Who hasn't been in a public restroom and been serenaded by the person next to you in a way that you wish would just stop? Work is the worst. I just don't want to share that kind of information with my colleagues or they with me. Okay, okay, I know. Everybody poops. I've read the book. BUT STILL!!!!

The mind boggles, really. It is so complicated. There is a whole world out there with rules and regulations on what you can poop where and I never knew. It makes me wonder what else I don't know about and through my ignorance am sending people to hell right and left. (Is that what happens if one is exposed to bacon poop? That is the problem -- I just don't know!)

I do hope the children's book authors are working on their next iteration entitled, "You Can't Just Bacon Poop Anywhere" and they will answer some of these questions, because I really am curious and this isn't the sort of thing you can ask just anyone.

Tuesday, January 4, 2011

The Bat Scared Santa's Reindeer Away

On Christmas Eve, we returned from merry-making with the neighbors -- lunch and presents with one then dinner, tree-trimming and presents with another. I had just settled on the sofa with a book and a dog in my lap when I saw the shadows of wings fluttering in the hallway. The scene was not unlike an old horror movie where the maiden is tucked into bed, sees the shadows of bat wings, thinks she must be imagining things and moments later is sucked dry by a vampire.

Luckily, I'd seen that movie and yelled to Drew that there was a bat in the house. Henry, our tiny kitten, confirmed it as he raced along the hallway, looking straight up and leaping at the bat, ready to go in for the kill if only his tiny kitten legs could catapult him to the ceiling.

Let me tell you, bats are creepy. They're all well and good in the outdoors, flying out from under the Congress Avenue bridge in Austin, off to eat their weight in mosquitos. Flying about in your house on Christmas Eve is another matter. C.R.E.E.P.Y. And wrong.
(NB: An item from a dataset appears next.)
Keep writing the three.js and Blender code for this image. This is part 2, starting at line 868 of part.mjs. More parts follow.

And libel to scare Santa and his reindeer away.

Our first problem was that none of our rooms on the first floor have doors. It isn't that kind of house -- it flows, it has big formal rooms for entertaining. Plus, most of the windows don't open, so we couldn't just shut him up, open a window and hope for the best -- as advised by the neighbor who has had bats in her house before. Plus, who in their right mind would leave the relative warmth of indoors to go out in the frigid Pittsburgh winter temperatures? Not me. Not the bat.
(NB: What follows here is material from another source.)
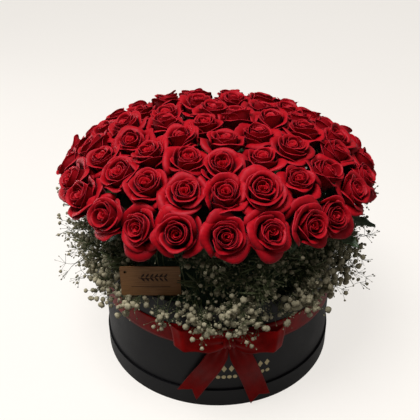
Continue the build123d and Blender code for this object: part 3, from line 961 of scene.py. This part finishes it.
class FLOWERBOX_OT_leaves(bpy.types.Operator):
    """Cuts the rose leaves that look out from under the dome"""
    bl_idname = "flowerbox.leaves"
    bl_label = "Rose leaves"

    def execute(self, context):
        green = leaf_material()
        shape = Shape()
        for order, (centre, spread, area, verts) in enumerate(islands("rose_leaves")):
            flat = Vector((centre[0], centre[1], 0.0)).normalized()
            drooped = 0.030 if centre[0] > 0.20 else 0.0
            centre = np.array(centre) - np.array(flat) * 0.4 * drooped - np.array([0.0, 0.0, drooped])
            reach = (verts - centre) @ np.array(flat)
            length = (reach.max() - reach.min()) * 1.04
            side = np.array(Vector((0, 0, 1)).cross(flat))
            width = np.ptp((verts - centre) @ side)
            rows, columns = 25, 11
            level = np.linspace(0.0, 1.0, rows)
            outline = np.sin(np.pi * level ** 0.85) ** 0.75 * (1 + 0.05 * np.sin(level * 95))
            across = np.linspace(-1.0, 1.0, columns)
            half = np.maximum(width / 2 * outline, 0.0004)
            along = (level - 0.5) * length
            fold = 0.0035 * np.abs(across) - 0.0012
            sag = -0.005 * level ** 2 - 0.004 * (level - 0.5)
            wavy = 0.0012 * np.sin(level[:, None] * 17 + order) * np.abs(across) ** 2
            points = (centre + np.array(flat) * along[:, None, None]
                      + side * (half[:, None] * across)[..., None]
                      + np.array([0.0, 0.0, 1.0]) * (sag[:, None] + fold[None] + wavy)[..., None])
            sheet, faces = closed_sheet(points, 0.0005)
            shape.add(sheet, faces, along=np.tile(np.repeat(level, columns), 2),
                      across=np.tile(across, 2 * rows))
            foot = points[0, columns // 2]
            stalk = [foot + np.array(flat) * -0.045 + np.array([0, 0, 0.004]),
                     foot + np.array(flat) * -0.02 + np.array([0, 0, 0.001]), foot]
            sheet, faces = tube(stalk, [0.0009, 0.0008, 0.0007], 6)
            shape.add(sheet, faces, along=0.0, across=0.0)
        shape.build("leaves", green, "arrangement", "leaf", ["rose_leaves"])
        return {"FINISHED"}


def puff_template(rng, ruffle):
    """A double floret: a small ball of crimped petals, closed, radius one, opening along +Z."""
    work = bmesh.new()
    bmesh.ops.create_icosphere(work, subdivisions=2 if ruffle else 1, radius=1.0)
    verts = np.array([vert.co[:] for vert in work.verts])
    faces = [[vert.index for vert in face.verts] for face in work.faces]
    work.free()
    if ruffle:
        turn = np.arctan2(verts[:, 1], verts[:, 0])
        rise = verts[:, 2]
        crimp = np.abs(np.sin(turn * 2.5 + 2.2 * np.round(rise * 2.2) + rng.uniform(0, 6)))
        size = 0.72 + 0.30 * crimp + rng.uniform(-0.09, 0.09, len(verts))
        verts = verts * size[:, None]
        verts[:, 2] = np.where(rise > 0.5, verts[:, 2] * 0.80, verts[:, 2])
        verts[:, 2] = np.where(rise < -0.6, verts[:, 2] * 1.15, verts[:, 2])
    else:
        verts = verts * np.array([0.8, 0.8, 1.15])
    return verts, faces


class FLOWERBOX_OT_gypsophila(bpy.types.Operator):
    """Grows the gypsophila sprigs over the rim, with their stalks, florets and buds"""
    bl_idname = "flowerbox.gypsophila"
    bl_label = "Gypsophila"

    def execute(self, context):
        settings = context.scene.flowerbox_sprig
        cream = floret_material(settings)
        stalk = plant_material("Gypsophila stalk", settings.stalk_colour[:],
                               scaled(settings.stalk_colour, 1.6), 0.6)
        dress("gypsophila_stems", stalk)
        sectors = [node for node in sorted(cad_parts)
                   if node.startswith("gypsophila_") and node != "gypsophila_stems"]
        for order, node in enumerate(sectors):
            rng = np.random.default_rng(SEED + order)
            self.grow(node, rng, settings, cream, stalk)
        return {"FINISHED"}

    def grow(self, node, rng, settings, cream, stalk):
        """One eighth of the collar: a dense low fringe over the rim, a dim leafy tier above it whose florets
        are darkened as painted shade.
        """
        low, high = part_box(node)
        middle = (low + high) / 2
        centre_turn = math.atan2(middle.x, -middle.y)
        loose = node in ("gypsophila_left", "gypsophila_right")
        blooms, stalks = Shape(), Shape()
        puffs = [puff_template(rng, True) for _ in range(6)]
        bud = puff_template(rng, False)
        sprigs = settings.sprigs_per_sector
        tiers = [("fringe", 2 * sprigs // 3), ("shade", 2 * sprigs // 3)]
        if loose:
            tiers = [("fringe", sprigs // 2), ("shade", sprigs // 2), ("stray", sprigs)]
        hem = 0.148 if node == "gypsophila_front" else 0.160
        for tier, count in tiers:
            grown, tries = 0, 0
            while grown < count and tries < 4 * count:
                tries += 1
                turn = centre_turn + SECTOR_HALF * rng.uniform(-1, 1)
                inset = 0.010 if tier == "shade" else 0.0
                root = wall_point(turn, 0.167 - inset + rng.uniform(-0.004, 0.004), RIM_LEVEL + 0.001)
                if tier == "fringe":
                    level = rng.uniform(hem, 0.200)
                    reach = rng.uniform(0.189, 0.208)
                elif tier == "shade":
                    level = rng.uniform(0.200, 0.270)
                    reach = rng.uniform(0.155, 0.200)
                else:
                    level = rng.uniform(0.128, 0.272)
                    reach = rng.uniform(0.200, 0.229) - 0.05 * max(0.0, level - 0.19)
                tip = wall_point(turn + rng.normal(0, 0.05), reach, level)
                arch = wall_point(turn, 0.176 + 0.010 * rng.uniform(0, 1),
                                  max(RIM_LEVEL + 0.014, level + 0.004))
                steps = np.linspace(0.0, 1.0, 7)[:, None]
                line = (1 - steps) ** 2 * root + 2 * (1 - steps) * steps * arch + steps ** 2 * tip
                if any(hides_card(point) for point in line[4:]):
                    continue
                grown += 1
                verts, faces = tube(line, np.linspace(0.0008, 0.0004, 7))
                stalks.add(verts, faces)
                for branch in range(TIERS[tier]["branches"]):
                    at = 1.0 if branch == 0 else rng.uniform(0.40, 1.0)
                    start = (1 - at) ** 2 * root + 2 * (1 - at) * at * arch + at * at * tip
                    self.add_spray(start, rng, settings, blooms, stalks, puffs, bud, tier)
                    if tier == "shade":
                        self.add_blade(start, rng, stalks)
        blooms.build(node + "_florets", cream, "arrangement", "gypsophila", [node])
        stalks.build(node + "_sprigs", stalk, "arrangement", "sprig")

    def add_blade(self, start, rng, stalks):
        """One narrow grey-green leaf of the sprig."""
        heading = rng.normal(0, 1.0, 3)
        heading[2] = abs(heading[2]) * 0.4
        heading /= np.linalg.norm(heading)
        if hides_card(start) or hides_card(start + heading * 0.02):
            return
        level = np.linspace(0.0, 1.0, 6)
        across = np.linspace(-1.0, 1.0, 3)
        length = rng.uniform(0.014, 0.030)
        wide = 0.0016 * np.sin(np.pi * np.clip(level, 0.06, 0.97))
        points = np.stack([wide[:, None] * across, 0.0012 * (across ** 2 - 1) * np.ones((6, 1))
                           + (0.004 * level ** 2)[:, None], (level * length)[:, None] * np.ones(3)], 2)
        verts, faces = closed_sheet(points, 0.0003)
        stalks.add(turned(verts, keep_clear(start), heading, rng.uniform(0, FULL_TURN)), faces)

    def add_spray(self, start, rng, settings, blooms, stalks, puffs, bud, tier):
        """A side branch with a handful of stalked florets."""
        flat = np.array([start[0], start[1], 0.0])
        flat /= np.linalg.norm(flat)
        heading = rng.normal(0, 0.55, 3) + flat * 0.45 + np.array([0, 0, 0.05])
        heading /= np.linalg.norm(heading)
        fork = keep_clear(start + heading * rng.uniform(0.006, 0.015))
        if hides_card(start) or hides_card(fork):
            return
        verts, faces = tube([start, (start + fork) / 2 + rng.normal(0, 0.0008, 3), fork],
                            [0.0004, 0.00035, 0.0003], 4)
        stalks.add(verts, faces)
        ways = TIERS[tier]
        for index in range(rng.integers(3, 7)):
            aim = heading * 0.6 + flat * 0.3 + rng.normal(0, 0.6, 3)
            aim /= np.linalg.norm(aim)
            end = keep_clear(fork + aim * rng.uniform(0.007, 0.018))
            full = rng.random() < ways["full"]
            size = rng.uniform(0.42, ways["largest"]) if full else rng.uniform(0.18, 0.38)
            spin = rng.uniform(0, FULL_TURN)
            which = rng.integers(len(puffs))
            if hides_card(end):
                continue
            verts, faces = tube([fork, end], [0.00025, 0.00025], 4)
            stalks.add(verts, faces)
            verts, faces = puffs[which] if full else bud
            # buds add real green; the shade tier's larger green share is painted shade
            green = ways["green"] + (0.0 if full else 0.30)
            blooms.add(turned(verts * settings.floret_radius * size, end, aim, spin), faces,
                       tone=min(1.0, max(0.0, green + rng.normal(0, 0.15))))


def hides_card(point):
    """Whether a floret would stand in front of the name card, away from its lower right corner."""
    low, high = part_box("tag_card")
    if point[1] > high.y + 0.010 or not low.x - 0.005 < point[0] < high.x + 0.005:
        return False
    return low.z + 0.002 < point[2] < high.z + 0.028 and point[0] < high.x - 0.004


def keep_clear(point):
    """Moves a point out of the wall and the bow, and under the roses."""
    reach = math.hypot(point[0], point[1])
    before_bow = abs(point[0] - KNOT.x) < 0.085 and point[1] < 0.0 and point[2] < KNOT.z + 0.024
    least = BOW_REACH if before_bow else BOX_RADIUS + WALL_GAP
    if point[2] < RIM_LEVEL + 0.004 and reach < least:
        point = np.array([point[0] * least / reach, point[1] * least / reach, point[2]])
    if point[2] > SPRIG_TOP:
        point = np.array([point[0], point[1], SPRIG_TOP])
    return point


class FLOWERBOX_OT_card(bpy.types.Operator):
    """Finishes the wooden name card and its pick, with a plain sprig in place of any wording"""
    bl_idname = "flowerbox.card"
    bl_label = "Name card"

    def execute(self, context):
        dress("tag_card", wood_material("Card veneer", (0.27, 0.125, 0.040), (0.16, 0.066, 0.020)))
        dress("tag_pick", wood_material("Pick wood", (0.42, 0.29, 0.15), (0.28, 0.18, 0.09)))
        low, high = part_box("tag_card")
        burnt = paper_material("Burnt line", (0.022, 0.010, 0.006), (0.04, 0.018, 0.01), 0.7)
        middle = (low + high) / 2
        face = low.y
        shape = Shape()

        def lay(points, width):
            points = np.array([[x, face, z] for x, z in points])
            heading = np.gradient(points, axis=0)
            across = np.stack([-heading[:, 2], np.zeros(len(points)), heading[:, 0]], 1)
            across /= np.linalg.norm(across, axis=1, keepdims=True)
            wide = np.asarray(width)[:, None] / 2
            strip = np.stack([points - across * wide, points + across * wide], 1)
            verts, faces = closed_sheet(strip, 0.0003)
            shape.add(verts, faces)

        steps = np.linspace(-1.0, 1.0, 21)
        lay([(middle.x + 0.026 * s, middle.z - 0.009) for s in steps], np.full(21, 0.0008))
        lay([(middle.x + 0.003 + 0.019 * s, middle.z + 0.006 + 0.002 * math.sin(3 * s)) for s in steps],
            np.full(21, 0.0009))
        for index in range(6):
            base_x = middle.x + 0.003 + 0.019 * (-0.8 + 0.32 * index)
            for sign in (-1, 1):
                blade = np.linspace(0.0, 1.0, 9)
                lay([(base_x + 0.0045 * b, middle.z + 0.006 + sign * 0.0062 * b) for b in blade],
                    0.0026 * np.sin(np.pi * np.clip(blade, 0.04, 0.96)) + 0.0002)
        shape.build("card_ornament", burnt, "tag", "card")
        return {"FINISHED"}


class FLOWERBOX_OT_inside(bpy.types.Operator):
    """Finishes the liner and the floral foam inside the box"""
    bl_idname = "flowerbox.inside"
    bl_label = "Liner and foam"

    def execute(self, context):
        dress("liner", film_material())
        foam = foam_material()
        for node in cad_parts:
            if node.startswith("foam_"):
                dress(node, foam)
        return {"FINISHED"}


class FLOWERBOX_PT_panel(bpy.types.Panel):
    """Buttons for every piece of the flower box"""
    bl_idname = "FLOWERBOX_PT_panel"
    bl_label = "Flower Box"
    bl_space_type = "VIEW_3D"
    bl_region_type = "UI"
    bl_category = "Flower Box"

    def draw(self, context):
        for operator in OPERATORS:
            self.layout.operator(operator.bl_idname)
        for key in SETTINGS:
            column = self.layout.column(align=True)
            group = getattr(context.scene, key)
            for name in group.__annotations__:
                column.prop(group, name)


SETTINGS = {
    "flowerbox_stage": StageSettings,
    "flowerbox_box": BoxSettings,
    "flowerbox_ribbon": RibbonSettings,
    "flowerbox_rose": RoseSettings,
    "flowerbox_sprig": SprigSettings,
}
OPERATORS = (
    FLOWERBOX_OT_stage,
    FLOWERBOX_OT_box,
    FLOWERBOX_OT_ornament,
    FLOWERBOX_OT_ribbon,
    FLOWERBOX_OT_roses,
    FLOWERBOX_OT_leaves,
    FLOWERBOX_OT_gypsophila,
    FLOWERBOX_OT_card,
    FLOWERBOX_OT_inside,
)


def register():
    for key, group in SETTINGS.items():
        bpy.utils.register_class(group)
        setattr(bpy.types.Scene, key, bpy.props.PointerProperty(type=group))
    for operator in OPERATORS:
        bpy.utils.register_class(operator)
    bpy.utils.register_class(FLOWERBOX_PT_panel)


def unregister():
    bpy.utils.unregister_class(FLOWERBOX_PT_panel)
    for operator in reversed(OPERATORS):
        bpy.utils.unregister_class(operator)
    for key, group in SETTINGS.items():
        delattr(bpy.types.Scene, key)
        bpy.utils.unregister_class(group)


def main():
    register()
    for operator in OPERATORS:
        group, name = operator.bl_idname.split(".")
        getattr(getattr(bpy.ops, group), name)()


if __name__ == "__main__":
    main()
Drew, a city boy through and through, was just as freaked out as I was, but because he is the boy he was called upon to vanquish the winged intruder. Drew grabs a shirt box and brandishes it as a shield to protect himself. I hand him the broom and then duck into another room laughing hysterically as Drew repeatedly hits the deck as the bat flutters by.
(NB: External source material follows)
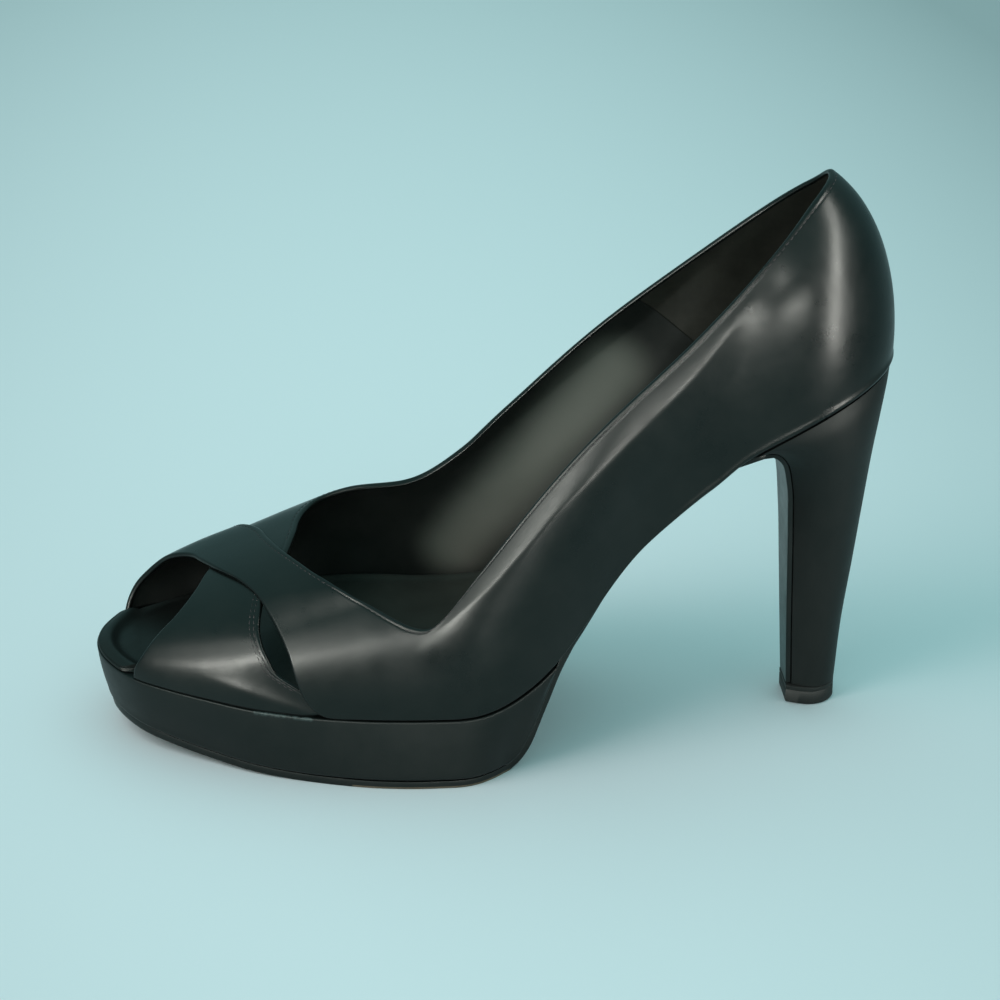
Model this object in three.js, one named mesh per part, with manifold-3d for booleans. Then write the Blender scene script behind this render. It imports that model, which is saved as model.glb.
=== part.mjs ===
// Peep toe pump, the left shoe of a pair, with crossed bands, a hidden platform and a high heel.
// It stands on the floor, toe toward -Y, outer side toward +X, +Z up. Sizes are in millimetres.

import * as THREE from 'three';
import { mergeVertices } from 'three/addons/utils/BufferGeometryUtils.js';
import Module from 'manifold-3d';

// Driving sizes
const shoeLength = 232;
const ballWidth = 86;
const seatWidth = 49.6;
const heelHeight = 112;
const platformHeight = 22;
const backHeight = 58;
const instepHeight = 52;
const toeSpring = 8;
const upperWall = 1.8;
const bandLift = 1.3;
const bandTuck = 0.3;
const outsoleThickness = 2.4;
const breastCoverThickness = 1.4;
const topPieceHeight = 6;
const tipWidth = 16;
const tipLength = 13.6;
const clearance = 0.3;

// Slope of the foot bed in degrees, by share of the length from the toe
const bedSlopeColumns = ['share', 'degrees'];
const bedSlopes = [
  [0.00, -3.2], [0.10, -2.6], [0.22, -2.2], [0.34, -1.2], [0.43, 1.5], [0.475, 10], [0.51, 22], [0.545, 34],
  [0.575, 45], [0.61, 53], [0.65, 52.5], [0.70, 43.5], [0.77, 36], [0.84, 29], [0.92, 23], [1.0, 20.5],
];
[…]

The bat finally settles on the ornate plaster work just above the murals in what has been dubbed "the music room," because George Gershwin played the piano there when he was in town. Naturally, it is the nicest room in the house and not one that you'd want bat guts splattered all over, so my plan of bashing him with a broom was nixed.

Drew stood there trying to reason with the bat: "Man, you really can't be here any more. This is really uncool. It's time to go. Come on man. Out you go." I pointed out that he wasn't trying to reason with stoned guy at a party and the parents were on their way home. It was a BAT. Obviously, that tactic didn't work. Instead, I thought whipping cat toys past Drew's head in the direction of the bat might get him off the wall and out of the pretty room. Alas, I didn't tell Drew that I was going to throw the cat toys, so he nearly had a heart attack thinking the bat had an aggressive friend. Oops.

We opened the door in the music room. Turned on all the lights, thinking the bat wouldn't flap into really well lit rooms and I went to the garage to get the net I bought when I had to fish the dead fish out of the pond. After 5 minutes or so of Drew trying to screw up the courage to put the net over the bat and repeated laments of "he's looking at me! He's looking at me with his beady, creepy bat eyes!" Drew did it. Then the bat just started walking along the wall, trying to get out from underneath the net. I'm screaming "poke him with a stick! poke him with a stick!"

Eventually, Drew did poke him with a stick and the bat fell into the net, Drew rushed outside, shut the door and then worked to release the little invader from the net, so he didn't get stuck and die. Me, I operate under the take no prisoners theory of: If something comes in my house and it shouldn't be there, I get to kill it. Guess that's the Texan in me.